The problem:
Copy, character for character, the lines running from the one with "the assembly, one" to the one with "in imported if", ends included. Leave out every other line.

Given information:

============================================================

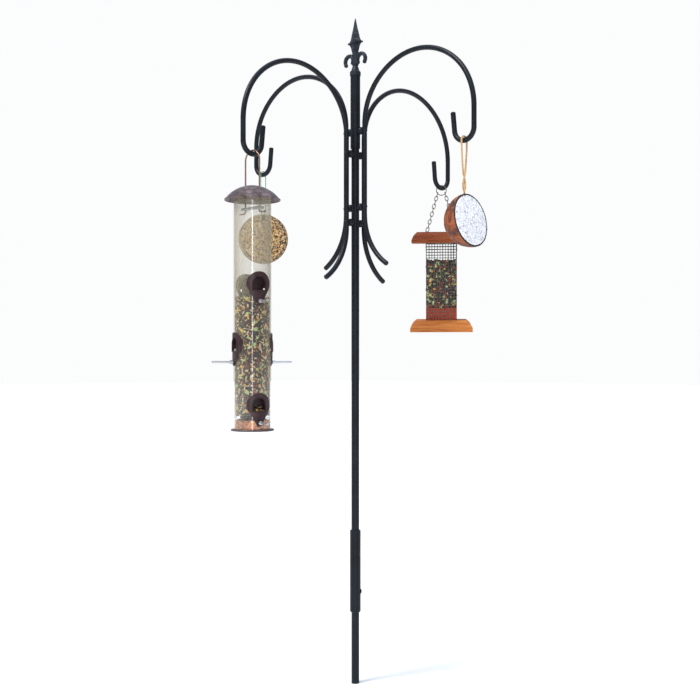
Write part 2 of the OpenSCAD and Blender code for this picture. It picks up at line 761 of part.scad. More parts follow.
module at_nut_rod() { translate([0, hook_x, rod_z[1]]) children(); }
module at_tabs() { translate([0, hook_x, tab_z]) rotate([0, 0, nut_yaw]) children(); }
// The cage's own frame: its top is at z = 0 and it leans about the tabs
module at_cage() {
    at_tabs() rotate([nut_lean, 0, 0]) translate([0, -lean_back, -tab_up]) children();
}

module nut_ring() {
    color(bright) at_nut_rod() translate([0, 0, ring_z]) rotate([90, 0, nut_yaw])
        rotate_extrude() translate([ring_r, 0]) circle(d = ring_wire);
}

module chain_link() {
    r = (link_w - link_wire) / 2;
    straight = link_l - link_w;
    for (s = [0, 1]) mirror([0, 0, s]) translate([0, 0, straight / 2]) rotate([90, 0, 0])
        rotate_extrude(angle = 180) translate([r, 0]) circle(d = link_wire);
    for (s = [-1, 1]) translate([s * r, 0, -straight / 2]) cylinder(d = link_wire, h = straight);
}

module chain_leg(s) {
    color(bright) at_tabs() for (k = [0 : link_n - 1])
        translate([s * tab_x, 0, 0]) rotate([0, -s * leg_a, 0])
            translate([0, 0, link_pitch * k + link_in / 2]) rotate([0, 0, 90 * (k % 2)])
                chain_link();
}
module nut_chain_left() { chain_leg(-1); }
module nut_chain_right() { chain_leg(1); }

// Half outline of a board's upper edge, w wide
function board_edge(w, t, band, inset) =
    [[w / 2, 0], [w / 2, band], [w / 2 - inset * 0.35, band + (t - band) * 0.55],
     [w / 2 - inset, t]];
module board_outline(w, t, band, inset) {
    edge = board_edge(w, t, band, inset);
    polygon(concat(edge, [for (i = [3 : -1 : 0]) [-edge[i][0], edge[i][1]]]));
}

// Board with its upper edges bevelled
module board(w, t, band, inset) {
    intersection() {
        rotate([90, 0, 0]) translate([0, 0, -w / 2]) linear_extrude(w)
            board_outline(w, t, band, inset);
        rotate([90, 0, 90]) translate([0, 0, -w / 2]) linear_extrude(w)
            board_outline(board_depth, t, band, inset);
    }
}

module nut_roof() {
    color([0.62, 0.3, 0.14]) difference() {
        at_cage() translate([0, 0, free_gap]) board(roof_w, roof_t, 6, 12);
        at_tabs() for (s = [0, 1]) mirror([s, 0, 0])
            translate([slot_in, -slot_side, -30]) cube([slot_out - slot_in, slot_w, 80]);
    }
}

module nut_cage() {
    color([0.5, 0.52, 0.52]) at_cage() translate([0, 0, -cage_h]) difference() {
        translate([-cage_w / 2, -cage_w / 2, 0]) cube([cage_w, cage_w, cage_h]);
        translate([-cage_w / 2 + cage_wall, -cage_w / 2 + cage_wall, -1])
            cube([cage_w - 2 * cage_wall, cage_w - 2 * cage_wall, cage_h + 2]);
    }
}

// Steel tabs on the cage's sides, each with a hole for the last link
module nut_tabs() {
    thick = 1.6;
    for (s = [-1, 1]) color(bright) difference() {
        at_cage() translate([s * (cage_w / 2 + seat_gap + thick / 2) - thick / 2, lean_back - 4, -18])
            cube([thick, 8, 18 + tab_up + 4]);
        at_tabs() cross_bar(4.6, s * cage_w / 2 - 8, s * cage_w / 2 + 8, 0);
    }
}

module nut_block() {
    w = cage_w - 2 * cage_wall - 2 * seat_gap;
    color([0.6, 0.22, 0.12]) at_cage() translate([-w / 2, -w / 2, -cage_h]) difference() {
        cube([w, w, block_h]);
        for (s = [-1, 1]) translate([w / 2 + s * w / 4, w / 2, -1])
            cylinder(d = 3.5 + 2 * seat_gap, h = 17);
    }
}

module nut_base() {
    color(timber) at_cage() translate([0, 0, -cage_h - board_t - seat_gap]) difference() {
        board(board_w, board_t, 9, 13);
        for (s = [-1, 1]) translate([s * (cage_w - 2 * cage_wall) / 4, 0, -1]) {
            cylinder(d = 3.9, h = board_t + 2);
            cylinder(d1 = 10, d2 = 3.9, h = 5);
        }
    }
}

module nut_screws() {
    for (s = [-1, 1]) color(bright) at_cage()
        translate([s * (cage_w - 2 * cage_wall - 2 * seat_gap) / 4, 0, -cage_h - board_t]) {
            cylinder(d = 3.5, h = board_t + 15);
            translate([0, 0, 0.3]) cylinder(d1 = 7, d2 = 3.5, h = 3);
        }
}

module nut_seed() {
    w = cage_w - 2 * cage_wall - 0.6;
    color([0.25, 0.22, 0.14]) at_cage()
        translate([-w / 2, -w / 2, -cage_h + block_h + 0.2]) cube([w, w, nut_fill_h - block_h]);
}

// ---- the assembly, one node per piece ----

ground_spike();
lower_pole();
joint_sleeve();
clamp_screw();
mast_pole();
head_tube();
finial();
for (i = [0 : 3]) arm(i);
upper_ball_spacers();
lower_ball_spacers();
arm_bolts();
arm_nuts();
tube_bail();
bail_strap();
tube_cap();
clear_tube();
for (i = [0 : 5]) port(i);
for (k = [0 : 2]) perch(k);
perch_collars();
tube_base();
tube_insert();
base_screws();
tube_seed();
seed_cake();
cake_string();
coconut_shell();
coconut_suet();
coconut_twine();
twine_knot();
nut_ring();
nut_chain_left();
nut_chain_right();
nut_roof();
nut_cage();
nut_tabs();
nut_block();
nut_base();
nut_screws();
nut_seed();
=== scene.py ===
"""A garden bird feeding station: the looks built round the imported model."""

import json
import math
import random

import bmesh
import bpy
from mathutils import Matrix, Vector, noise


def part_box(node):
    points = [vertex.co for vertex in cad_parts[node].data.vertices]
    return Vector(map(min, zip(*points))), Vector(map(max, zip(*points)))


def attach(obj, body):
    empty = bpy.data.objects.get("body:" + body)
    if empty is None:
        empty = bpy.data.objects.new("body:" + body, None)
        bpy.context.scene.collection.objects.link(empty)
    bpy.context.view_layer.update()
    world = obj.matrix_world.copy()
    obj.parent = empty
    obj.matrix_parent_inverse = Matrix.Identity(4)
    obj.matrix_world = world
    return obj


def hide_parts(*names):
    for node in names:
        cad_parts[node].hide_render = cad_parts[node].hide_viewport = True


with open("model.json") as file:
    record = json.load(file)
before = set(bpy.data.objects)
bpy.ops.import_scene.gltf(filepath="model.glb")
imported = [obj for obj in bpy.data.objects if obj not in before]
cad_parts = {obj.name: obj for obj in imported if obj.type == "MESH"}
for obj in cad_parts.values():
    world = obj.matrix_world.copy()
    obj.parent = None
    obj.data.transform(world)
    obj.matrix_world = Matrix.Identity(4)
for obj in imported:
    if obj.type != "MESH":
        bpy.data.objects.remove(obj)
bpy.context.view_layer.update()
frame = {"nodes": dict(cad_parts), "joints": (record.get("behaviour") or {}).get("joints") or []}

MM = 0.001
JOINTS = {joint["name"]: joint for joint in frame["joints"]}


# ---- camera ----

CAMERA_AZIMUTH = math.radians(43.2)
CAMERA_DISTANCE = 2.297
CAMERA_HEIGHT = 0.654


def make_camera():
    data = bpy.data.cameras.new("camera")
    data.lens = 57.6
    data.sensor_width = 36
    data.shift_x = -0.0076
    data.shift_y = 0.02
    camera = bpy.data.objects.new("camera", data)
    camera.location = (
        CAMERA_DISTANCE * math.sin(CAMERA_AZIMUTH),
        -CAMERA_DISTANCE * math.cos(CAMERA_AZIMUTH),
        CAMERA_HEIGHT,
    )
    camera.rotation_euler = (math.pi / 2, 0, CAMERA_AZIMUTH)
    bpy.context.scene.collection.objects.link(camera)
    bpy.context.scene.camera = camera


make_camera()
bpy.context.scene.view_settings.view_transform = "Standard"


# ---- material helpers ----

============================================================

The answer:
// ---- the assembly, one node per piece ----

ground_spike();
lower_pole();
joint_sleeve();
clamp_screw();
mast_pole();
head_tube();
finial();
for (i = [0 : 3]) arm(i);
upper_ball_spacers();
lower_ball_spacers();
arm_bolts();
arm_nuts();
tube_bail();
bail_strap();
tube_cap();
clear_tube();
for (i = [0 : 5]) port(i);
for (k = [0 : 2]) perch(k);
perch_collars();
tube_base();
tube_insert();
base_screws();
tube_seed();
seed_cake();
cake_string();
coconut_shell();
coconut_suet();
coconut_twine();
twine_knot();
nut_ring();
nut_chain_left();
nut_chain_right();
nut_roof();
nut_cage();
nut_tabs();
nut_block();
nut_base();
nut_screws();
nut_seed();
=== scene.py ===
"""A garden bird feeding station: the looks built round the imported model."""

import json
import math
import random

import bmesh
import bpy
from mathutils import Matrix, Vector, noise


def part_box(node):
    points = [vertex.co for vertex in cad_parts[node].data.vertices]
    return Vector(map(min, zip(*points))), Vector(map(max, zip(*points)))


def attach(obj, body):
    empty = bpy.data.objects.get("body:" + body)
    if empty is None:
        empty = bpy.data.objects.new("body:" + body, None)
        bpy.context.scene.collection.objects.link(empty)
    bpy.context.view_layer.update()
    world = obj.matrix_world.copy()
    obj.parent = empty
    obj.matrix_parent_inverse = Matrix.Identity(4)
    obj.matrix_world = world
    return obj


def hide_parts(*names):
    for node in names:
        cad_parts[node].hide_render = cad_parts[node].hide_viewport = True


with open("model.json") as file:
    record = json.load(file)
before = set(bpy.data.objects)
bpy.ops.import_scene.gltf(filepath="model.glb")
imported = [obj for obj in bpy.data.objects if obj not in before]
cad_parts = {obj.name: obj for obj in imported if obj.type == "MESH"}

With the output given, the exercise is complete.